Fahndung nach Doppelmörder — 5 000 Brandenburger werden überprüft
HERZBERG. Michael Oecknigk passt in das Raster. Er ist Jahrgang 59, wohnt in
Herzberg und lebte dort auch schon im September 1994 — damals, als im
Zwethauer Wald kurz hinter der Landesgrenze zu Sachsen die 17-jährige Antje Köhler
und ihre 18 Monate alte Cousine Sandy verschleppt und später ermordet wurden.
Und weil Oecknigk in das Raster der Ermittler passt, bekam er im vergangenen
Dezember Besuch. Oecknigk, CDU-Bürgermeister von Herzberg (Elbe-Elster),
führte die beiden Polizisten aus Sachsen in sein Wohnzimmer. Dort wurden dem
43-Jährigen die Fingerabdrücke und — mit einem Wattestäbchen — eine
Speichelprobe abgenommen.
Oecknigk konnte nach der Analyse des “genetischen Fingerabdrucks”, der aus
seinem Speichel gezogen wurde, als Täter ausgeschlossen werden. Ebenso jene
anderen Herzberger, bei denen die Beamten bereits in den vergangenen Monaten
mit Wattestäbchen und Stempelkissen auftauchten. Doch ab Dienstag intensiviert
die Polizei ihre Suche nach dem Doppelmörder auch in Brandenburg, in
Gemeinden, die in der Nähe der Bundesstraße B 87 liegen. 5 000 Männer der Jahrgänge
1949 bis 1974 aus der Herzberger Gegend sind bis Ende der nächsten Woche
aufgerufen, freiwillig Speichel und Fingerabdrücke abzugeben. Für die Aktion hat
Bürgermeister Oecknigk den Fahndern der Sonderkommission “Wald”, die die
Mord-Ermittlungen führt, einen Saal im Rathaus bereitgestellt. “Wir werden in
Herzberg mit 20 Polizeibeamten arbeiten”, sagt Soko-Chef Hartmut Zerche.

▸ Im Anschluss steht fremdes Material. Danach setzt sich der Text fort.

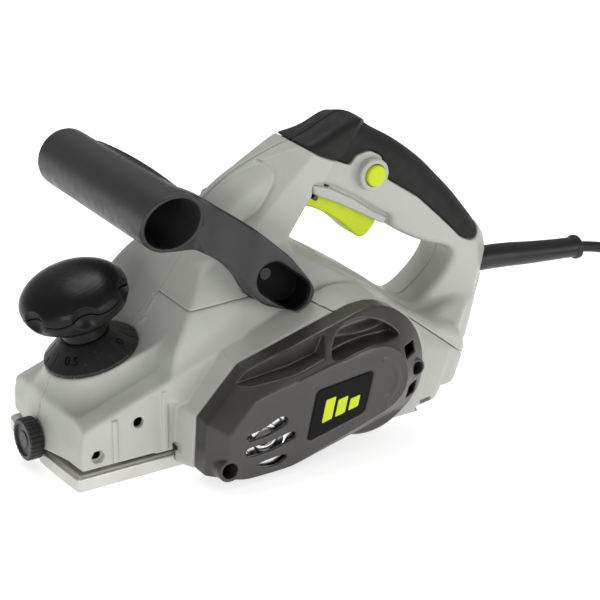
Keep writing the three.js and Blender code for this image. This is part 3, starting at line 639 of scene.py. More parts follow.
def housing_walls(f):
    """Outside of the whole housing."""
    low_x, high_x = float(f.x.min()), float(f.x.max())
    low_y, high_y = float(f.y.min()), float(f.y.max())

    def span(x_low, x_high, z_low, z_high):
        return (x_low, low_y, z_low), (x_high, high_y, z_high)

    def add(low, high, make, soft, *numbers):
        stamp(f, shape, low, high, lambda w: make(w, *numbers), either, soft)

    shape = np.full((f.x.size, f.y.size, f.z.size), 9, np.float32)
    add(*span(-5, 112, 5, 90), nose, 0)
    core = rounded(NOSE_AND_TAIL, 6)

    def middle(w):
        fall = (w.z - 92 + 0.62 * (w.x - 160) + 0.5 * np.maximum(w.y - 6, 0)) * 0.78
        return both(prism(w, core, -45, 45, 12), fall, 6)

    add(*span(55, 262, -5, 86), middle, 5)
    add(*span(45, 214, 30, 114), hump, 7)
    base = rounded(BELT_BASE, 1.2)

    def flare(w):
        side = polygon(w.x, w.z, base) - 0.2 * np.maximum(w.y + 60, 0)
        return corner(side, np.abs(w.y + 50) - 10, 0.8)

    add((50, low_y, -4), (248, -36, 90), flare, 0.8)
    add((108, 30, -3), (204, high_y, 98), rod, 6, 155, 48, 44, 30, 57.7, 8)
    add((194, low_y, -2), (292, high_y, 56), prow, 1.5)
    hole = rounded(HAND_HOLE, 5)
    handle = whole_handle(f)
    opening = flat(f, hole)
    ledge = rounded(LEDGE, 1.5)
    undercut = both(polygon(f.x, f.z, ledge) - 1.5, 11.8 - np.abs(f.y), 2)
    looped = without(without(handle, opening, 5), undercut, 4)
    shape = either(without(shape, opening, 8), looped, 6)
    add((158, -20, 95), (218, 20, 138), prism, 0.8, ledge, -14.3, 14.3, 1)
    add((186, -24, 118), (216, -8, 148), rod, 0.6, *BUTTON, 9.5, -20, -8, 1.4)
    add((-4, -14, 4), (12, 14, 30), rod_x, 0.6, 0, 15.5, 8.2, -2.6, 6, 0.5)
    return shape, handle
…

Der größte Massen-Gen-Test in der sächsischen Kriminalgeschichte ist die
letzte Chance der Ermittler, den Doppelmord an Antje Köhler und ihrer kleinen
Cousine Sandy nach fast neun Jahren doch noch aufzuklären. Am 8. September 1994
waren die Mädchen zusammen mit Sandys Mutter in die Pilze gefahren. Die
17-jährige Antje wollte nahe der B 87 im Auto auf ihre Cousine aufpassen. Doch
als Sandys Mutter nach 90 Minuten zum Fahrzeug zurückkam, waren die Mädchen
verschwunden. Sie glaubte zunächst, Antje und Sandy wären selbst Pilze sammeln
gegangen. Nach zwei Stunden jedoch hielt sie auf der Bundesstraße, die nach
Brandenburg führt, einen Lkw an und bat den Fahrer, die Polizei zu rufen.
“Damals regnete es furchtbar, was für unsere Spurensuche ganz schlecht war”,
erinnerte sich Chefermittler Zerche. Die Absuche des Waldes blieb erfolglos.
Drei Wochen später fand ein Spaziergänger die stark verwesten Leichen der
Mädchen in der Nähe von Hamburg. Die kleine Sandy war mit der Kordel ihrer
Mütze erwürgt worden, die Todesursache von Anje konnte nicht mehr genau
festgestellt werden. Am Fundort der Leichen konnten die Ermittler Spuren sichern, die
nur vom Täter stammen konnten. Auch Fingerabdrücke wurden gefunden.
Im November 2001 erstellten Experten des Bundeskriminalamtes ein Täterprofil
vom Mörder. Erst ein halbes Jahr später gelang es durch verbesserte
wissenschaftliche Methoden, aus den gesicherten Spuren die DNA und damit den
genetischen Fingerabdruck des Täters zu entschlüsseln. Seitdem hat die 28 Mann starke
Soko “Wald” Speichelproben von mehr als 10 000 Männer genommen und zum
größten Teil analysiert, weitere 6 000 Speichelproben aus Brandenburg und
Sachsen-Anhalt kommen noch hinzu. Im so genannten Ausschlussverfahren wollen die
Fahnder so den Täter finden. Möglich ist auch, dass sich der Mörder unter dem
größer werdenden Druck selber stellt.
500 000 Euro wird der Massengentest dem Land Sachsen kosten. Die Höhe sei
gerechtfertigt, wenn man nur an die Opfer und deren Angehörige denke, hieß es.